I feel that email lists have an important role to fill in this regard. Email has this ability to provide a means where by such things as physical distances and access to the newest in computer technology does not necessarily restrict people's ability to communicate with one and other. Use of the computer keyboard also allows people to compensate for slowed mental processes that make thinking itself a laborious chore and speech clarity an exercise in frustration.

The use of space on email lists for this type of communication has been a topic of controversy of late. Some people feel that an email list is no place for this type of dialogue to be taking place. I strongly disagree with this narrow view of the reality of life for many if not most PWCs.
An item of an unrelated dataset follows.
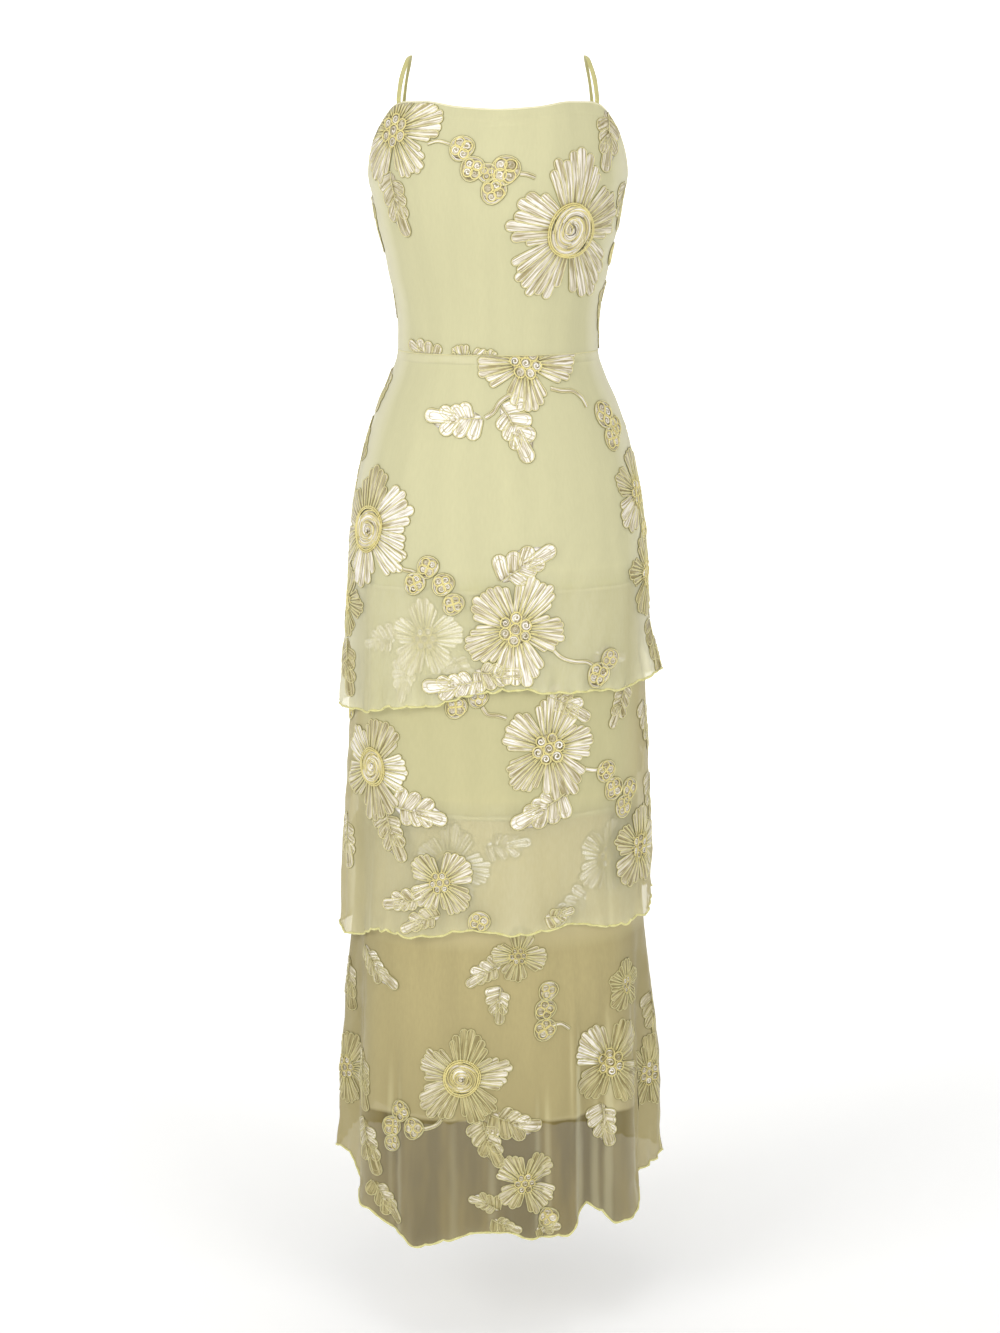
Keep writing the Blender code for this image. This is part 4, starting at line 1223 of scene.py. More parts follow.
    def disc(self, radius, tone, lift=-0.0002, crown=0.0006, at=(0.0, 0.0)):
        """A flat round of ground under a heart or a berry."""
        x = np.linspace(-0.97, 0.97, 7) * radius
        self.lay(np.stack([at[0] + x, np.full(7, at[1])], -1), 2 * np.sqrt(radius**2 - x**2), tone, lift, crown)

    def petal(self, middle, spread, inner, outer, fingers, tone, lift=0.0, slit=0.10, ragged=0.05):
        """A fan of fingers round an angle of the flower, the longest in its middle."""
        random = self.random
        step = spread / fingers
        fan = 0.74 + 0.08 * random.uniform(-1, 1)
        loose = random.uniform(0.2, 1.0)                    # some petals' hairpins stand open, others lie shut
        for i in sorted(range(fingers), key=lambda k: -abs(k - (fingers - 1) / 2)):
            x = (i + 0.5) / fingers * 2 - 1
            angle = math.radians(middle + x * spread / 2 + random.uniform(-1.2, 1.2))
            leaves = math.radians(middle + x * (spread / 2 + 4.0))
            reach = outer * (1 - (1 - fan) * abs(x) ** 2.4 + random.uniform(-ragged, ragged))
            half_tip = 0.5 * math.radians(step) * (reach - 0.003) * random.uniform(0.92, 1.06)
            half_base = max(0.5 * math.radians((spread + 8.0) / fingers) * inner, 0.0008)
            self.finger((inner * math.cos(leaves), inner * math.sin(leaves)),
                        (reach * math.cos(angle), reach * math.sin(angle)), half_base, half_tip,
                        tone + random.uniform(-0.10, 0.10), lift + 0.00022 * (i % 2),
                        bend=-0.0010 * x + random.uniform(-0.0007, 0.0007),
                        slit=max(0.0, random.uniform(-0.9, 1.0)) * loose if random.random() < 0.6 else slit * 0.5)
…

Consider for a moment the Newbie who is lurking on the list. This person has yet to make any friends in cyberspace, and is shy about engaging in any conversations. This person may be very isolated in their day to day existence, and may be suffering greatly because of it. There are many people on the list who would gladly reach out to the Newbie, but because of the Newbie's silence no one knows that the Newbie is there... let alone in need. The chat threads are being followed by this Newbie, and the joking and conversation allows for the person to begin to feel that they know the folks who are chatting back and forth. Feels of inclusion begin to take the place of those overwhelming feelings of exclusion. The Newbie may even decide that here is a safe place to be, and enters into a discussion, asks a question, or even starts talking with listmembers off list. With these opening lines of communication, with people who are being openly seen as having similar interests and similar problems... these lines dispel the isolation, dispel the feelings of despair. And in the process of making friendships support systems are built and lives are ultimately saved.

It is too late to talk of advocacy for PWCs who have died from isolation and despair. If we do not allow for a breaking of the isolation, are we any better than those whom we aim our advocacy work against... the ones who would prefer we all just silently crawl into our holes and disappear?